A new report backs her up. In a survey of about 100 nail salon workers in New York City and surrounding counties, the New York Nail Salon Workers Association found that 82 percent experienced wage theft. Employers are failing to pay the state’s tipped minimum wage, aren’t making up the difference when employees’ base wages and tips don’t add up to the full minimum wage, and don’t pay extra for overtime work. The hours are long: nearly two-thirds of nail salon employees say they work shifts that are at least 10 hours. But many aren’t paid time and a half for the extra hours they put in.
That wage theft is costing them, on average, more than $180 a week, or over $9,000 a year—steep sums for the majority immigrant female workers who survive off of little pay to begin with. More than 10 percent of respondents were losing more than $400 a week.
One source of the problem, the report finds, can be traced back to how little it costs to get a manicure in New York. Workers at salons that charge the lowest prices—$9 or less for a manicure—reported experiencing higher rates of wage theft and losing more money, while those at salons that charged at least $16 for a manicure kept more of the money they were due. “Low prices translate into illegal poverty wages,” the report states. But “as service prices increase, wage theft decreases.”
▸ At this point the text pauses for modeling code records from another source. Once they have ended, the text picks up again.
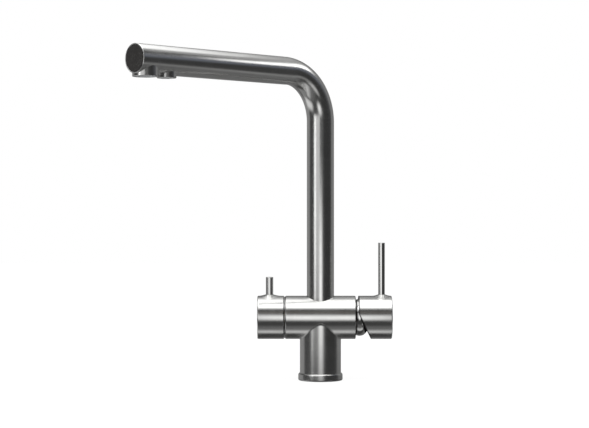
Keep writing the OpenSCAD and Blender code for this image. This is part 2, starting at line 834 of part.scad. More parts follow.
module cartridge_housing() {
    roof_end = carrier_end + run_fit + roof_t;
    color(plastic) difference() {
        union() {
            bar_x(fixed_x, barrel_end - nut_t - run_fit, cartridge_r - seat_fit);
            bar_x(fixed_x, roof_end, housing_step_r);
            bar_x(fixed_x, neck_end, neck_r);
        }
        bar_x(fixed_x - cut, carrier_end + run_fit, cavity_r);
        bar_x(fixed_x, neck_end + cut, neck_bore_r);
    }
}

module cartridge_nut() {
    color(brass) to_right(barrel_end - nut_t) difference() {
        ring(housing_step_r + seat_fit, nut_r, nut_t - run_fit);
        for (a = [0, 90]) rotate([0, 0, a])
            translate([-nut_r - cut, -nut_slot_w / 2, nut_t - nut_slot_h])
                cube([2 * (nut_r + cut), nut_slot_w, nut_slot_h + cut]);
    }
}

module dome_ring() {
    color(steel) to_right(0) rotate_extrude() difference() {
        translate([dome_r - dome_bulge_r, pivot_x]) circle(dome_bulge_r);
        translate([dome_r - dome_bulge_r, pivot_x]) circle(dome_bulge_r - dome_t);
        square([2 * dome_r, barrel_end + dome_seat]);
        translate([-2 * dome_r, 0]) square([2 * dome_r + dome_bore_r, pivot_x + 2 * dome_bulge_r]);
    }
}

module mixer_stem() {
    color(brass) difference() {
        union() {
            translate([ball_x, 0, barrel_z]) sphere(ball_r);
            bar_x(ball_x, stem_full_x, stem_neck_r);
            to_right(stem_cone_x) cylinder(h = stem_full_x - stem_cone_x, r1 = stem_neck_r, r2 = stem_r);
            bar_x(stem_full_x, handle_x + handle_cavity_l + stem_in_handle, stem_r);
        }
        bar_y(-stem_r - cut, stem_r + cut, pin_r + run_fit, pivot_x, barrel_z);
    }
}

// The mixer handle: a cup with a slanted cut that lets it tilt, and a pin to lift it by
module mixer_handle() {
    box = 2 * barrel_d;
    lever_flare_w = lever_in - edge_r - lever_r;
    socket_x = handle_x + handle_cavity_l;
    color(steel) difference() {
        union() {
            to_right(handle_x) round_bar(barrel_r, handle_l, edge_r);
            translate([lever_x, 0, barrel_z]) flare(lever_r, lever_flare_w);
        }
        bar_x(handle_x - cut, socket_x, handle_cavity_r);
        bar_x(handle_x, socket_x + stem_in_handle + run_fit, stem_r + seat_fit);
        bar_z(barrel_z + stem_r + lever_foot, barrel_z + barrel_r + flare_h + cut,
            lever_r + seat_fit, lever_x);
        bar_z(barrel_z - barrel_r - cut, barrel_z, handle_screw_r + seat_fit, handle_screw_x);
        bar_z(barrel_z - barrel_r - cut, barrel_z - barrel_r + plug_h + seat_fit,
            plug_r + seat_fit, handle_screw_x);
        translate([handle_x, 0, barrel_z + cut_top]) rotate([0, -cut_deg, 0])
            translate([-box, -box / 2, -box]) cube(box);
    }
}

module mixer_lever_pin() {
    foot = stem_r + lever_foot + seat_fit;
    color(steel) translate([lever_x, 0, barrel_z + foot]) round_bar(lever_r, lever_top - foot, lever_edge);
}

module handle_grub_screw() {
    color(dark_steel) translate([handle_screw_x, 0, barrel_z - stem_r - seat_fit]) mirror([0, 0, 1])
        grub_screw(handle_screw_r, handle_screw_l, handle_socket_r, handle_socket_h);
}

module handle_plug() {
    color(steel) intersection() {
        bar_z(barrel_z - barrel_r - cut, barrel_z - barrel_r + plug_h, plug_r, handle_screw_x);
        bar_x(handle_screw_x - barrel_r, handle_screw_x + barrel_r, barrel_r - seat_fit);
    }
}

// Swivel spout, carried by an adapter whose spigot turns in the body
module spout_adapter() {
    tip_deg = asin((lock_tip_r + 2 * seat_fit) / (spigot_r - lock_groove_depth));
    top = tube_z + adapter_h + nipple_h;
    color(brass) difference() {
        union() {
            bar_z(barrel_z + spigot_end_up, top - nipple_h, spigot_r);
            bar_z(tube_z, top - nipple_h, adapter_r);
            bar_z(tube_z, top, nipple_r);
        }
        for (up = ring_ups) translate([0, 0, barrel_z + up - ring_groove_h / 2])
            ring(ring_mid_r - ring_r - run_fit, spigot_r + cut, ring_groove_h);
        translate([0, 0, barrel_z + filter_up - filter_channel_h / 2])
            ring(spigot_r - filter_channel_depth, spigot_r + cut, filter_channel_h);
        translate([0, 0, barrel_z + main_up - main_channel_h / 2])
            ring(spigot_r - main_channel_depth, spigot_r + cut, main_channel_h);
        bar_z(barrel_z + filter_up - filter_cross_r, top + cut, filter_way_r);
        for (a = [0, 90]) rotate([0, 0, a]) bar_x(-spigot_r, spigot_r, filter_cross_r, 0, filter_up);
        for (a = [45 : 90 : 315]) rotate([0, 0, a]) {
            bar_z(barrel_z + main_up - main_way_r, top - nipple_h + cut, main_way_r, main_way_mid_r);
            bar_x(main_way_mid_r, spigot_r, main_way_r, 0, main_up);
        }
        rotate([0, 0, spout_yaw - swing_half - tip_deg]) rotate_extrude(angle = 2 * (swing_half + tip_deg))
            translate([spigot_r - lock_groove_depth, barrel_z + lock_up - lock_groove_h / 2])
                square([lock_groove_depth + cut, lock_groove_h]);
    }
}

module spout_o_rings() {
    color(rubber) for (up = ring_ups) translate([0, 0, barrel_z + up]) o_ring(ring_mid_r, ring_r);
}

module spout_tube() {
    color(steel) in_spout() difference() {
        spout_route(tube_r, tube_z, reach);
        spout_route(bore_r, tube_z - cut, reach + cut);
        bar_z(outlet_z - cut, spout_h, main_outlet_r + seat_fit, main_x);
        bar_z(outlet_z - cut, spout_h, filter_outlet_r + seat_fit, filter_x);
    }
}

// Inner hose for the filtered water, from the adapter's nipple to its own outlet
module hose_route(r, over) {
    spout_route(r, tube_z + adapter_h + run_fit - over, filter_x - elbow_r);
    translate([filter_x - elbow_r, 0, spout_h - elbow_r]) rotate([90, 0, 0])
        rotate_extrude(angle = 90) translate([elbow_r, 0]) circle(r);
    bar_z(filter_collar_top + run_fit - over, spout_h - elbow_r, r, filter_x);
}

module filter_tube() {
    color(plastic) in_spout() difference() {
        hose_route(hose_r, 0);
        hose_route(hose_bore_r, cut);
    }
}

module spout_end_cap() {
    color(dark_steel) in_spout() translate([reach - end_cap_t, 0, spout_h]) rotate([0, 90, 0])
        round_bar(bore_r - seat_fit, end_cap_t, end_cap_edge);
}

// Profile of an outlet's collar: a wall with a rounded rim below
module collar_wall_profile(r_in, r_out, h) {
    translate([r_in, outlet_edge_r]) square([r_out - r_in, h - outlet_edge_r]);
    translate([r_in + outlet_edge_r, 0]) square([r_out - r_in - 2 * outlet_edge_r, h]);
    translate([r_in + outlet_edge_r, outlet_edge_r]) circle(outlet_edge_r);
    translate([r_out - outlet_edge_r, outlet_edge_r]) circle(outlet_edge_r);
}

module main_outlet_collar() {
    h = main_collar_top - outlet_z;
    color(steel) in_spout() translate([main_x, 0, outlet_z]) rotate_extrude() {
        collar_wall_profile(main_bore_r, main_outlet_r, h);
        translate([main_bore_r - collar_ledge, h - collar_ledge_h])
            square([main_outlet_r - main_bore_r + collar_ledge, collar_ledge_h]);
    }
}

module filter_outlet_collar() {
    h = filter_collar_top - outlet_z;
    color(steel) in_spout() translate([filter_x, 0, outlet_z]) rotate_extrude() {
        collar_wall_profile(filter_bore_r, filter_outlet_r, h);
        translate([filter_way_r, h - filter_plate_h])
            square([filter_outlet_r - filter_way_r, filter_plate_h]);
        translate([filter_way_r, h - filter_plate_h])
            square([nipple_r - filter_way_r, filter_plate_h + elbow_leg]);
    }
}

// An aerator: a cup with a perforated floor, open at the top
module aerator(r, h, hole_r, pitch) {
    difference() {
        cylinder(h = h, r = r);
        translate([0, 0, grid_h]) cylinder(h = h, r = r - grid_rim);
        hole_pattern(r - 2 * grid_rim, pitch, hole_r, grid_h);
    }
}

module main_aerator() {
    z = outlet_z + aerator_sunk;
    color(grey_plastic) in_spout() translate([main_x, 0, z])
        aerator(main_bore_r - seat_fit, main_washer_z - seat_fit - z, main_hole_r, main_hole_pitch);
}

module main_aerator_screen() {
    color(plastic) in_spout() translate([main_x, 0, main_washer_z - screen_h]) difference() {
        cylinder(h = screen_h, r = main_bore_r - grid_rim - 2 * seat_fit);
        hole_pattern(main_bore_r - 2 * grid_rim, main_hole_pitch, screen_hole_r, screen_h);
    }
}

module main_aerator_washer() {
    color(rubber) in_spout() translate([main_x, 0, main_washer_z])
        ring(main_bore_r - collar_ledge, main_bore_r - seat_fit, washer_h);
}

module filter_aerator() {
    z = outlet_z + aerator_sunk;
    color(grey_plastic) in_spout() translate([filter_x, 0, z])
        aerator(filter_bore_r - seat_fit, filter_washer_z - seat_fit - z, filter_hole_r, filter_hole_pitch);
}

module filter_aerator_washer() {
    color(rubber) in_spout() translate([filter_x, 0, filter_washer_z])
        ring(filter_bore_r - collar_ledge, filter_bore_r - seat_fit, washer_h);
}

valve_body();
column_skirt();
base_flange();
base_gasket();
inlet_block();
inlet_seals();
inlet_screws();
spout_glide_ring();
spout_lock_screw();
filter_headwork();
headwork_o_ring();
filter_seat_seal();
filter_fixed_disc();
cartridge_base();
cartridge_seals();
cartridge_fixed_disc();
cartridge_housing();
cartridge_nut();
dome_ring();
spout_tube();
spout_adapter();
spout_o_rings();
filter_tube();
spout_end_cap();
main_outlet_collar();
main_aerator();
main_aerator_screen();
main_aerator_washer();
filter_outlet_collar();
filter_aerator();
filter_aerator_washer();
filter_knob();
filter_knob_pin();
knob_grub_screw();
filter_spindle();
spindle_o_ring();
spindle_clip();
filter_moving_disc();
stem_carrier();
stem_pivot_pin();
cartridge_moving_disc();
disc_driver();
mixer_handle();
mixer_lever_pin();
mixer_stem();
handle_grub_screw();
handle_plug();
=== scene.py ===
# Three way filtered water tap in brushed stainless steel, dressed piece by piece around its packed
# frame. Sizes are in millimetres unless a name says otherwise, and Blender's lengths are metres.
import json
import math

import bmesh
import bpy
import numpy as np
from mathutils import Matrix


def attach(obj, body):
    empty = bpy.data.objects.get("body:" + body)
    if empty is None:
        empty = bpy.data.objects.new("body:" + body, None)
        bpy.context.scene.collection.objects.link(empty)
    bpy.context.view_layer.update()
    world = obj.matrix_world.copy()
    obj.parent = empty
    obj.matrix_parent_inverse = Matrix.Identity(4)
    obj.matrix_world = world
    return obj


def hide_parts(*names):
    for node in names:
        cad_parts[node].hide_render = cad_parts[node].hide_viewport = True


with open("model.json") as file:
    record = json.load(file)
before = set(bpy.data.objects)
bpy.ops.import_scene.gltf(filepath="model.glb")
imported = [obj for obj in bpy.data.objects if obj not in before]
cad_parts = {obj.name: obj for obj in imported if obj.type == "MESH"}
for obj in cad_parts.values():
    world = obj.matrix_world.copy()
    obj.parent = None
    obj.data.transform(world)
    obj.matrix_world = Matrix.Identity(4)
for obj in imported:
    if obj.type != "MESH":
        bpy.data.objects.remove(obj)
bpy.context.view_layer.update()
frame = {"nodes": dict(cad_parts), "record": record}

# Camera: a long lens a little above the middle of the tap, square to the barrel, so that the
# spout's arm comes towards it at 45 degrees and looks short.
collection = bpy.context.scene.collection
sensor_width = 36.0
lens = 101.03
far_limit = 30.0
camera_at = (-0.0267, -1.7025, 0.1709)
level_view = math.radians(90)
camera_data = bpy.data.cameras.new("camera")
camera_data.sensor_width = sensor_width
camera_data.lens = lens
camera_data.clip_end = far_limit
camera = bpy.data.objects.new("camera", camera_data)
camera.location = camera_at
camera.rotation_euler = (level_view, 0, 0)
collection.objects.link(camera)
bpy.context.scene.camera = camera
bpy.context.scene.view_settings.view_transform = "Standard"


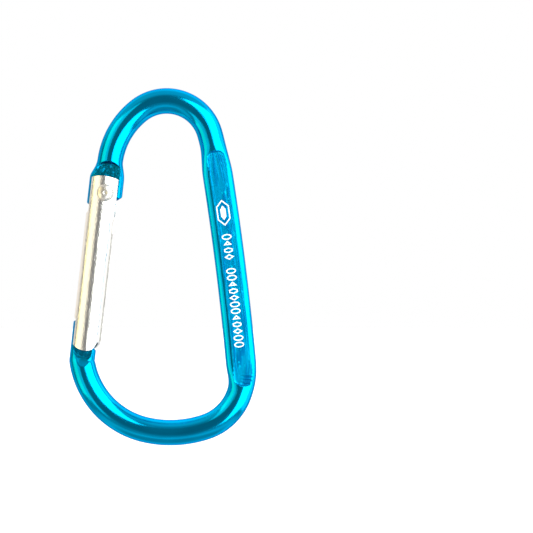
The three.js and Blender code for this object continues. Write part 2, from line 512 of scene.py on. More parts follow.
@dataclass(frozen=True)
class SatinAluminium:
    """Natural aluminium sheet, brushed lengthwise before it was rolled, with handling marks."""

    lean: float
    colour: Triple = (0.87, 0.86, 0.83)
    stained: Triple = (0.7, 0.67, 0.6)
    roughness: float = 0.07
    uneven: float = 0.05
    stain: float = 0.3
    brush_scale: Triple = (5.0, 5.0, 0.14)
    broad_scale: Triple = (1.4, 1.4, 0.08)
    speck_scale: Triple = (3.0, 3.0, 2.2)
    brush_height: float = 0.9
    speck_height: float = 3.2
    relief: float = 0.02

    def build(self) -> bpy.types.Material:
        """Makes the material.

        Returns:
            The material; its brushing runs along the leaning gate.
        """
        material, graph = new_material("satin_aluminium")
        place = graph.node("ShaderNodeTexCoord").outputs["Object"]
        along = graph.node("ShaderNodeMapping", {"Vector": place, "Rotation": (0, -self.lean, 0)}).outputs[0]
        brushed = graph.noise(along, self.brush_scale, 5.0)
        broad = graph.noise(along, self.broad_scale)
        specks = graph.noise(along, self.speck_scale, 5.0)
        stains = broad.ramp(0.45, 0.7) * self.stain + specks.ramp(0.6, 0.72) * self.stain
        height = brushed * self.brush_height + specks * self.speck_height
        values = {
            "Base Color": graph.blend(stains, self.colour, self.stained),
            "Metallic": 1.0,
            "Roughness": self.roughness + brushed * self.uneven + specks * self.uneven,
            "Normal": graph.bump(height, self.relief),
        }
        surface(graph, values)
        return material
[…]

On top of the inadequate pay, the report also found that 86 percent of nail salon workers in New York City aren’t being given paid sick days, as is the law.
In 2015, a New York Times expose shone a light on the rampant mistreatment of nail salon employees in the city, who are often forced to work extremely long hours in harsh conditions for little pay. In its wake, the state implemented health and safety standards dealing with ventilation and protective equipment. It also now requires owners to take financial steps to ensure that workers can recover wages if it’s found they’re being underpaid and created a voluntary recognition process for those deploying best practices. But workers argue that even with some protections in place, they need stronger enforcement to get what they’re due. “While the legislation provided new protections for workers and regulations for employers, workers continue to organize to make those protections a reality,” the report notes.
“We still aren’t really seeing changes,” Sefla said. “We have established better laws, but we’re seeing that a lot of the owners are not complying with the new laws. So we haven’t seen the change that we’re looking for.”
In December, Governor Andrew Cuomo announced he would get phase out the tipped minimum wage for a group of workers that includes nail salon employees (although excluded restaurant and hospitality workers), meaning salon owners will be required to pay the full minimum wage regardless of how much customers tip. But as the report notes, many workers weren’t even being paid the lower tipped wage to begin with. So they’re demanding more legislative action.
“We need mechanisms for enforcing those established laws,” Sefla said. “There won’t be any change without consequences and accountability.”
The heart of their demand is that the state legislature pass the Nail Salon Accountability Act, which will be introduced later this month. The law would change the licensing process so that workers’ feedback would be incorporated into the renewal process and owners would have to get certification proving that they are complying with labor, health, and safety laws. It would also mandate training for owners and workers on those laws. “Compliance with the law must become part of the cost of doing business,” the report states.
There are other potential legislative fixes in the works as well. Members of the assembly are considering a bill that would criminalize wage theft. The New York City council is working on a bill that would give salon owners subsidies so they could add proper ventilation.
“Esos son básicos,” Sefla said: These are basic things. “Son derechos que tenemos aquí en este país.” These are rights we have here in this country.